Servlet.service() for servlet [dispatcherServlet] in context with path [] threw exception [Request processing failed; nested exception is org.apache.spark.SparkException: Job aborted due to stage failure: Task 0 in stage 0.0 failed 4 times, most recent failure: Lost task 0.3 in stage 0.0 (TID 3, 10.10.10.53, executor 0): java.lang.ClassCastException: cannot assign instance of scala.collection.immutable.List$SerializationProxy to field org.apache.spark.rdd.RDD.org$apache$spark$rdd$RDD$$dependencies_ of type scala.collection.Seq in instance of org.apache.spark.rdd.MapPartitionsRDD
at java.io.ObjectStreamClass$FieldReflector.setObjFieldValues(ObjectStreamClass.java:2287)
at java.io.ObjectStreamClass.setObjFieldValues(ObjectStreamClass.java:1417)
at java.io.ObjectInputStream.defaultReadFields(ObjectInputStream.java:2293)
at java.io.ObjectInputStream.readSerialData(ObjectInputStream.java:2211)
at java.io.ObjectInputStream.readOrdinaryObject(ObjectInputStream.java:2069)
at java.io.ObjectInputStream.readObject0(ObjectInputStream.java:1573)
at java.io.ObjectInputStream.defaultReadFields(ObjectInputStream.java:2287)
at java.io.ObjectInputStream.readSerialData(ObjectInputStream.java:2211)
...
我的命令:
bin/spark-submit \
--master spark://localhost:7077 \
path_to_jar/xxx.jar
我的 build.gradle:
dependencies {
compile fileTree(dir: 'libs', include: ['*.jar'])
compile('org.springframework.boot:spring-boot-starter-web:2.1.3.RELEASE'){
exclude module: 'logback-classic'
exclude module: 'slf4j-log4j12'
}
compile('org.springframework.boot:spring-boot-starter-thymeleaf:2.1.3.RELEASE'){
exclude module: 'logback-classic'
exclude module: 'slf4j-log4j12'
}
compile('org.springframework.boot:spring-boot-configuration-processor:2.1.3.RELEASE')
compile('com.google.code.gson:gson:2.8.5')
compileOnly(group: 'org.apache.hadoop', name: 'hadoop-common', version: '2.7.7'){
exclude module: 'servlet-api'
}
compileOnly(group: 'org.apache.spark', name: 'spark-core_2.12', version: '2.4.0')
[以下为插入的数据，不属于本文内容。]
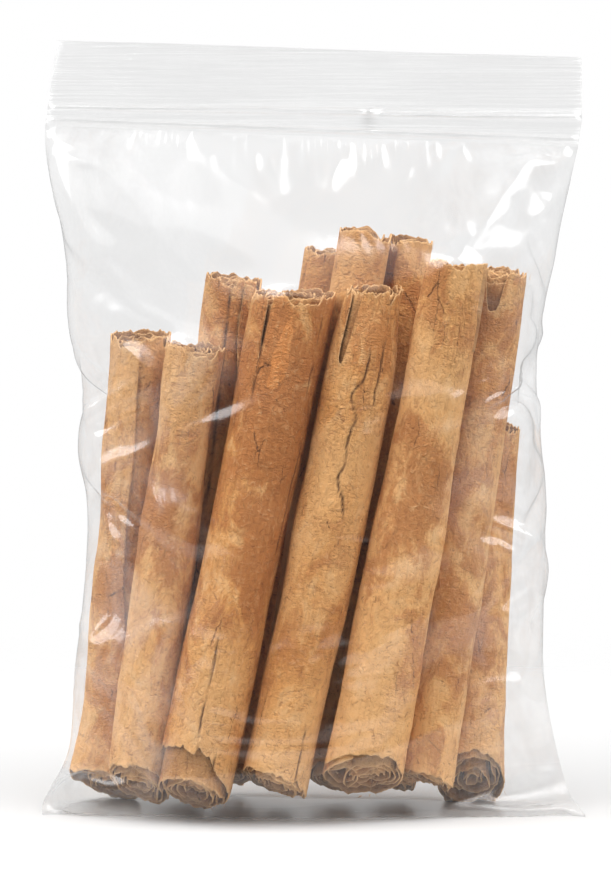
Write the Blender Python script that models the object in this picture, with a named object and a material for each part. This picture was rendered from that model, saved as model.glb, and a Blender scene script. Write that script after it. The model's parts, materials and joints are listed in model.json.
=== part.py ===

compileOnly(group: 'org.apache.spark', name: 'spark-mllib_2.12', version: '2.4.0')
}
SparkContext 在 spring-boot 应用程序中自动装配。
SparkContextBean.java
@Configuration
public class SparkContextBean {
@Autowired
private SparkProperties sparkProperties;
@Bean
@ConditionalOnMissingBean(SparkConf.class)
public SparkConf sparkConf(){
SparkConf conf = new SparkConf().setAppName(sparkProperties.getAppname());
return conf;
}
@Bean
@ConditionalOnMissingBean(JavaSparkContext.class)
public JavaSparkContext javaSparkContext() throws Exception {
return new JavaSparkContext(sparkConf());
}
}
火花代码:
//hsidata is a JavaPairRDD<Integer, short[][]> value
Tuple2<double[], double[]> mk = hsidata.mapToPair(pair -> {
short[][] data = pair._2;
return JTool.CalcMK(data);
}).reduce((right, left) -> {
double[] mean = right._1;
int bands = mean.length;
double[] K = right._2;
int n = bands * (bands + 1) / 2;
for (int i = 0; i < bands; i++)
mean[i] = mean[i] + left._1[i];
for (int i = 0; i < n; i++)
K[i] = K[i] + left._2[i];
return new Tuple2<>(mean, K);
});
【问题讨论】:
-
请提供示例 Spark 应用程序代码以帮助解决此问题
-
代码已更新,感谢提醒:)
标签: spring spring-boot apache-spark gradle